Who will be captain?
Since the retirement of Ledley King, Tottenham have lacked a bona fide captain figure – a player who is reliable, a good communicator and able to inspire the team. Michael Dawson has done an admirable job but he has never looked entirely comfortable as a captain, perhaps because his position in the starting lineup has often been precarious. Whether Dawson stays or goes, the time seems right for a new captain at White Hart Lane.
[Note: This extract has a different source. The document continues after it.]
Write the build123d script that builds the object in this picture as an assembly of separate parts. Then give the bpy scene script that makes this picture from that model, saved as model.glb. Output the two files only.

The logical choice would be Hugo Lloris, captain of France and a constant presence in the Tottenham starting lineup, particularly as he has just signed a new five year contract. The only downside may be that, not being an outfield player, he may not have quite the same influence on the pitch as a center back or a midfielder. If Pochettino decides that he wants an outfield player as captain the only other option really is Jan Vertonghen. Vertonghen’s attitude was criticized at times last season as his concentration went walkabout on occasion as well as making his dissatisfaction with playing left back very public. Yet he is the only real guaranteed starter in the team (should he stay) aside from Kyle Walker who does not seem ready to be captain. Whomever Pochettino decides to choose, the captain will need to be a player who plays regularly, can inspire his teammates and keep heads up when things aren’t going to plan.